[Start Information provided]

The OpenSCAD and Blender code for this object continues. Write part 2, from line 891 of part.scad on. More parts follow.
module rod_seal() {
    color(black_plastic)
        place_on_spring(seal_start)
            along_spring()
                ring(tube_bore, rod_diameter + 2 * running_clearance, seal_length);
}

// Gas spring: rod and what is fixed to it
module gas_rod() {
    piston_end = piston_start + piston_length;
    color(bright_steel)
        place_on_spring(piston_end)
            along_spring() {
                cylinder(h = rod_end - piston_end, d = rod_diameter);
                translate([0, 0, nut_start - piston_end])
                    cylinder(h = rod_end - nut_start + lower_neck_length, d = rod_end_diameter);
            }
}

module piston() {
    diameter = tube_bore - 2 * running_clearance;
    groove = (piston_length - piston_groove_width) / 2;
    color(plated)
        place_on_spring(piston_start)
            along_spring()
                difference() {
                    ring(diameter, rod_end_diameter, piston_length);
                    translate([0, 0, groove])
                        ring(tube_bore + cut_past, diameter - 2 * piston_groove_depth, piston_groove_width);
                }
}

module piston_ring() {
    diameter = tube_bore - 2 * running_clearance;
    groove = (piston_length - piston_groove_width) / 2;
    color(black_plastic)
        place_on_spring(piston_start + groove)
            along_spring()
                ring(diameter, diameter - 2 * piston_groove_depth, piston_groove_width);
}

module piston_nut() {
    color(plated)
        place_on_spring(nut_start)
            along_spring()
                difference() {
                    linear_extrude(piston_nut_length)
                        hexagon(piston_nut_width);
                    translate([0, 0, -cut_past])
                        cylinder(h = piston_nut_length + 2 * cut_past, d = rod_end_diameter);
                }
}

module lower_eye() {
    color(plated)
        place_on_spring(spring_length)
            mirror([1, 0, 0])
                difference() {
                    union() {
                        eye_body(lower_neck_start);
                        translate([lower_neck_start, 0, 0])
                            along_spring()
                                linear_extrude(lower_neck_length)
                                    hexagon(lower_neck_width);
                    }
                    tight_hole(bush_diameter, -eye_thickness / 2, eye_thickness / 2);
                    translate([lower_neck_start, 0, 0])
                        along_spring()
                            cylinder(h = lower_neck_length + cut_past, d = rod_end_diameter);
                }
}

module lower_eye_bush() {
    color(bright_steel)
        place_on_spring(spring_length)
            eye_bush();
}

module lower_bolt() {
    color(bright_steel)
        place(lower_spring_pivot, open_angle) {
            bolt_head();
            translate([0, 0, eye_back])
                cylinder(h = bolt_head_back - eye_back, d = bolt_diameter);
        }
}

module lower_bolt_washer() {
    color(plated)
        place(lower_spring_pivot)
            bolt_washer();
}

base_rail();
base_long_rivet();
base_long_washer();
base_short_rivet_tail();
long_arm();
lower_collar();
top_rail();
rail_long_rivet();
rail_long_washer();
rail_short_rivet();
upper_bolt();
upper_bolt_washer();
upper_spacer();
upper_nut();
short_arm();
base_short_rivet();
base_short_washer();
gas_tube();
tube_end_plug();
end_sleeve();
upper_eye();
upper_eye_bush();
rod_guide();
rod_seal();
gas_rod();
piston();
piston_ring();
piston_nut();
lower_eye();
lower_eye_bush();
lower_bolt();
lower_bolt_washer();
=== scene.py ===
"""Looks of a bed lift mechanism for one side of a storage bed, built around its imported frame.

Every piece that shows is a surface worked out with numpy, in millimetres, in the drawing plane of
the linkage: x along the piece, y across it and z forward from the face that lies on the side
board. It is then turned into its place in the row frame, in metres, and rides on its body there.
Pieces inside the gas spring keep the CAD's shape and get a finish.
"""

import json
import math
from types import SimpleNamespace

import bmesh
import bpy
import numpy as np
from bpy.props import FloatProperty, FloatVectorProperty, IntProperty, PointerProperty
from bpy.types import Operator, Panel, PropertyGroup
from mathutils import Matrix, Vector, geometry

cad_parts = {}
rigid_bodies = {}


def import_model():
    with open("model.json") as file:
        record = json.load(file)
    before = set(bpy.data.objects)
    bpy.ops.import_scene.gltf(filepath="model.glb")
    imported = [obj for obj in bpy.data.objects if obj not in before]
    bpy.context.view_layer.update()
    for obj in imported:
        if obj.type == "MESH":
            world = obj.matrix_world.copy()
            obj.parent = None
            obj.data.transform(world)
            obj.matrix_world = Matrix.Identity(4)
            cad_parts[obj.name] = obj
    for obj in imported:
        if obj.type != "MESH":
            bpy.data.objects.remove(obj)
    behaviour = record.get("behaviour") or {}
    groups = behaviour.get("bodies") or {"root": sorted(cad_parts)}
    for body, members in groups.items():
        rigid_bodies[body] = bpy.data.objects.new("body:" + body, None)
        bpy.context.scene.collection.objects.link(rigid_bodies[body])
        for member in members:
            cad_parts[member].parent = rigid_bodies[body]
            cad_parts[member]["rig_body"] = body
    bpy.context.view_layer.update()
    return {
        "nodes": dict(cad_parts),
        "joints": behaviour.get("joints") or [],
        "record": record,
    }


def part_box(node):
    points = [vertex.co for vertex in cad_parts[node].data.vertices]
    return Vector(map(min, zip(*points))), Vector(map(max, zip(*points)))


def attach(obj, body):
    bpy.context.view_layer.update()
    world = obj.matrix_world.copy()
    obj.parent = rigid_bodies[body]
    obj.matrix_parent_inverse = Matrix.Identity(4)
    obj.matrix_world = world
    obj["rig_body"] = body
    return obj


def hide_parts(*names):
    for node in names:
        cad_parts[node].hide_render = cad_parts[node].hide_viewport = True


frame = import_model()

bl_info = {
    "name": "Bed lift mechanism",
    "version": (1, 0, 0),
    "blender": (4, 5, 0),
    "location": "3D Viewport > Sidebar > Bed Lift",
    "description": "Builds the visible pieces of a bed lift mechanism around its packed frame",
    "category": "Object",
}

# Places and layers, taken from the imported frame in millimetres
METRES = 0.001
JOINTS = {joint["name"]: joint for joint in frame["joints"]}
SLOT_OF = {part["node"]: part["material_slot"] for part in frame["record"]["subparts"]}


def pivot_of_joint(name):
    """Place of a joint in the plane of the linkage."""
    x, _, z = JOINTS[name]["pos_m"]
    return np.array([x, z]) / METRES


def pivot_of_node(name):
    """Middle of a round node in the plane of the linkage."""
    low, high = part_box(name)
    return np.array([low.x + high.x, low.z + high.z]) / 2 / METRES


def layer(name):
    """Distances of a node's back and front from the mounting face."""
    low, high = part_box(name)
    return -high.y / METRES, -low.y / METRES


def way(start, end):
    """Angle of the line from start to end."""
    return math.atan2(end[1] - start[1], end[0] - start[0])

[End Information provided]

## [Work to be completed]
Output exactly the lines of the material above from the one containing "base_rail();" up to and including the one containing "before = set(bpy.data.objects)".

## [The output]
base_rail();
base_long_rivet();
base_long_washer();
base_short_rivet_tail();
long_arm();
lower_collar();
top_rail();
rail_long_rivet();
rail_long_washer();
rail_short_rivet();
upper_bolt();
upper_bolt_washer();
upper_spacer();
upper_nut();
short_arm();
base_short_rivet();
base_short_washer();
gas_tube();
tube_end_plug();
end_sleeve();
upper_eye();
upper_eye_bush();
rod_guide();
rod_seal();
gas_rod();
piston();
piston_ring();
piston_nut();
lower_eye();
lower_eye_bush();
lower_bolt();
lower_bolt_washer();
=== scene.py ===
"""Looks of a bed lift mechanism for one side of a storage bed, built around its imported frame.

Every piece that shows is a surface worked out with numpy, in millimetres, in the drawing plane of
the linkage: x along the piece, y across it and z forward from the face that lies on the side
board. It is then turned into its place in the row frame, in metres, and rides on its body there.
Pieces inside the gas spring keep the CAD's shape and get a finish.
"""

import json
import math
from types import SimpleNamespace

import bmesh
import bpy
import numpy as np
from bpy.props import FloatProperty, FloatVectorProperty, IntProperty, PointerProperty
from bpy.types import Operator, Panel, PropertyGroup
from mathutils import Matrix, Vector, geometry

cad_parts = {}
rigid_bodies = {}


def import_model():
    with open("model.json") as file:
        record = json.load(file)
    before = set(bpy.data.objects)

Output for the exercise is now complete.